If [math]\displaystyle{ y }[/math] approaches zero as [math]\displaystyle{ x }[/math] becomes large, this equation models the charge distribution of a neutral atom as a function of radius [math]\displaystyle{ x }[/math]. Solutions where [math]\displaystyle{ y }[/math] becomes zero at finite [math]\displaystyle{ x }[/math] model positive ions.^[3] For solutions where [math]\displaystyle{ y }[/math] becomes large and positive as [math]\displaystyle{ x }[/math] becomes large, it can be interpreted as a model of a compressed atom, where the charge is squeezed into a smaller space. In this case the atom ends at the value of [math]\displaystyle{ x }[/math] for which [math]\displaystyle{ dy/dx=y/x }[/math].^[4][5]

Transformations

Introducing the transformation [math]\displaystyle{ z=y/x }[/math] converts the equation to

[math]\displaystyle{ \frac{1}{x^2}\frac{d}{dx}\left(x^2\frac{dz}{dx}\right) - z^{3/2}=0 }[/math]

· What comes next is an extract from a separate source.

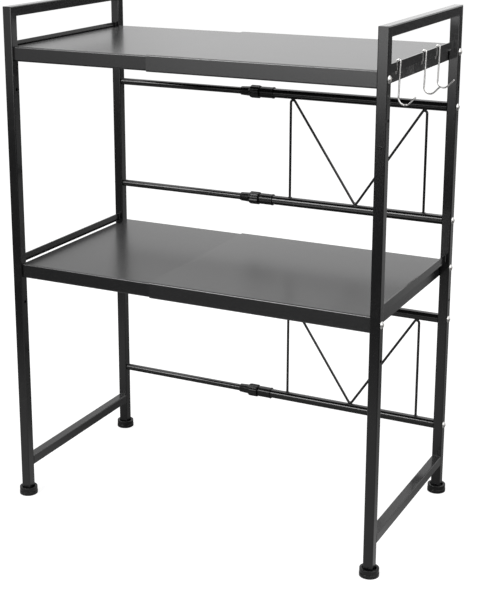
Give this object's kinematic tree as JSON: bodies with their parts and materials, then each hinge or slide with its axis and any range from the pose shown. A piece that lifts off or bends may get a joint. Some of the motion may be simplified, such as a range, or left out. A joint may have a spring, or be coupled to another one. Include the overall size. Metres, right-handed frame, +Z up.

This equation is similar to Lane–Emden equation with polytropic index [math]\displaystyle{ 3/2 }[/math] except the sign difference. The original equation is invariant under the transformation [math]\displaystyle{ x\rightarrow c x, \ y\rightarrow c^{-3} y }[/math]. Hence, the equation can be made equidimensional by introducing [math]\displaystyle{ y=x^{-3} u }[/math] into the equation, leading to

[math]\displaystyle{ x^2 \frac{d^2u}{dx^2} - 6x\frac{du}{dx} + 12 u = u^{3/2} }[/math]

so that the substitution [math]\displaystyle{ u=e^t }[/math] reduces the equation to

[math]\displaystyle{ \frac{d^2u}{dt^2} - 7\frac{du}{dt} +12 u = u^{3/2}. }[/math]

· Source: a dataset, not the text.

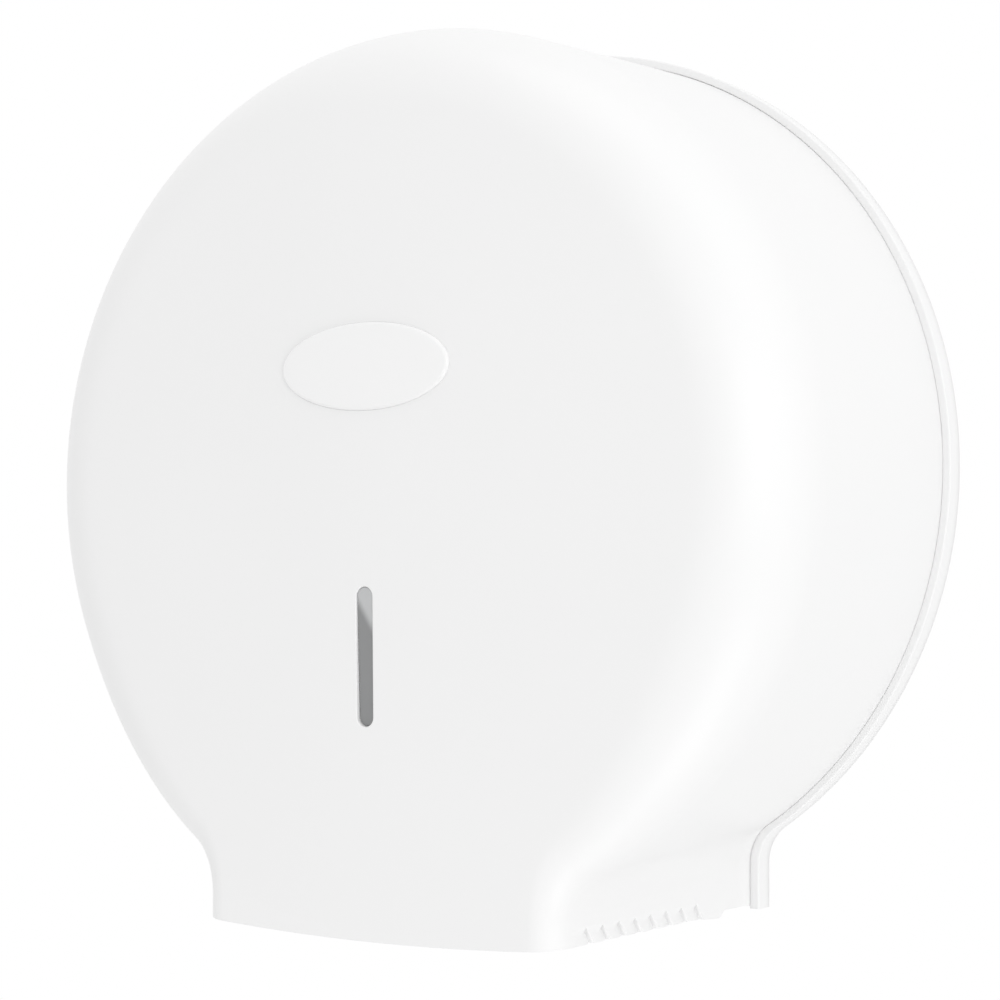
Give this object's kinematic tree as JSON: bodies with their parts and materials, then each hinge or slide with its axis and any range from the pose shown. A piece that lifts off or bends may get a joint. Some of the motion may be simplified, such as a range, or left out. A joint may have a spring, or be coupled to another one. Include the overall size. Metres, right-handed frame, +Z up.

If [math]\displaystyle{ w(u) = \frac{du}{dt} }[/math] then the above equation becomes

[math]\displaystyle{ w \frac{dw}{du} - 7w + 12u = u^{3/2}. }[/math]

But this first order equation has no known explicit solution, hence, the approach turns to either numerical or approximate methods.

Sommerfeld's approximation

The equation has a particular solution [math]\displaystyle{ y_p(x) }[/math], which satisfies the boundary condition that [math]\displaystyle{ y\rightarrow 0 }[/math] as [math]\displaystyle{ x\rightarrow\infty }[/math], but not the boundary condition y(0)=1. This particular solution is

[math]\displaystyle{ y_p(x) = \frac{144}{x^3}. }[/math]

Arnold Sommerfeld used this particular solution and provided an approximate solution which can satisfy the other boundary condition in 1932.^[6] If the transformation [math]\displaystyle{ x=1/t, \ w = yt }[/math] is introduced, the equation becomes

[math]\displaystyle{ t^4\frac{d^2w}{dt^2} = w^{3/2}, \quad w(0)=0, \ w(\infty)\sim t. }[/math]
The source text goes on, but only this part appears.